My question is: do I call sigaction(0x77, ...)? It's been several days now that I have been searching with google but everywehre they seem to not want to speak about hardware interrupts. I also went through Linux Device Drivers, chapter 9, but couldn't answer my question in the affirmative or negative. I hope somebody in LQ knows about this. Thanks.

signals are not hardware interrupts. To handle interrupt, try writing kernel module (kernel source should have plenty of modules you can fork/tweak/modify or use as a base for your own module), or switch to MS-Dos/FreeDos (you could also try booting into some kind of custom kernel (written from scratch), but it isn't worth it). I'd recommend to search for solution that does not require dealing with interrupts.

stf92 07-19-2011 12:33 AM

Yes, I'll try to do it without interrupts. Thanks.

sundialsvcs 07-19-2011 08:16 AM

You never said what device is causing the interrupt, but device drivers often provide services (e.g. through the ioctl() call) such as arranging for a signal to be sent to your process when a particular status-change occurs. (Or a semaphore gets unlocked or what-have-you.)
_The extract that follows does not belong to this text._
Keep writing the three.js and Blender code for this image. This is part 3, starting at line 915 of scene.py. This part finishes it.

Linux also offers asynchronous I/O, whereby you might start an I/O operation and then not wait for the operation to complete. (For example, a "read status" request of some kind might block until the status information is available, i.e. because of an interrupt, but you initiate the read asynchronously and therefore do not wait.

This mechanism handles many timing problems elegantly. You don't know exactly when an interrupt will come in, and maybe it has already come in at the precise nanosecond when your process makes its request. Well, the APIs will be designed to cover such timing-holes ... if properly used by you (heh...) o'course.

stf92 07-23-2011 08:25 AM

Thank you, sundialsvcs for your post. The interrupting device is an ATAPI optical drive. This program was originally written for a microcontroller directly driving the driive. It sends the drive a packet command and then it sits in a loop waiting for command completion. Within the loop, it interrogates the drive INTRQ line and exits the loop when the line is asserted, which happens upon completion.
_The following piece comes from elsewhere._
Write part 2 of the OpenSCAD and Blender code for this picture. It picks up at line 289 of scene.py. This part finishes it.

I translated the program to make it run on an IBM PC under MS-DOS 5.00. Here, INTRQ is connected to the APIC (IRQ15). Hence, the new program installs an interrupt handler that sets a flag and transfers control to the original handler. Within the loop, I wait until the flag is set. Also, it makes no use of the device driver, but talks directly to the controller.

This program performs as expected (it plays an audio CD and has some non-standard features). Now, ten years later, I want to see if I can rewrite it to make it work in Linux. So, I shall reread the ATA-ATAPI standards and see if INTRQ can be dispensed with. In case it can, I'll see how to take advantage of the advices relative to ioctl's and asynchronous I/O. On the contrary case, I expect to spend a pleasant time reading Rubini's Linux Device Drivers.

Nominal Animal 07-23-2011 03:34 PM

So, what you are actually doing is communicating with the optical drive using raw ATA/ATAPI commands. You can simply open the device, and use ioctl()s on it, to achieve that. No need to delve into the kernel for this.

For the background, look at the Linux ATA wiki. Most of the ATA specifications are linked to on the Developer Resources page.

I recommend you look at the Documentation/cdrom/ide-cd file in the Linux kernel documentation. It contains example C source for cdchange.c, which does something pretty similar to what you wish to do.

All CD-ROM related ioctls available are listed in /usr/include/linux/cdrom.h. If you use nonstandard commands, I recommend you take a close look at the cdrom_generic_command (used via the CDROM_PACKET_COMMAND ioctl).

Hope this helps.

stf92 07-24-2011 10:34 AM

Thank you very much for the many references included in your post. They have been a great help. Best wishes.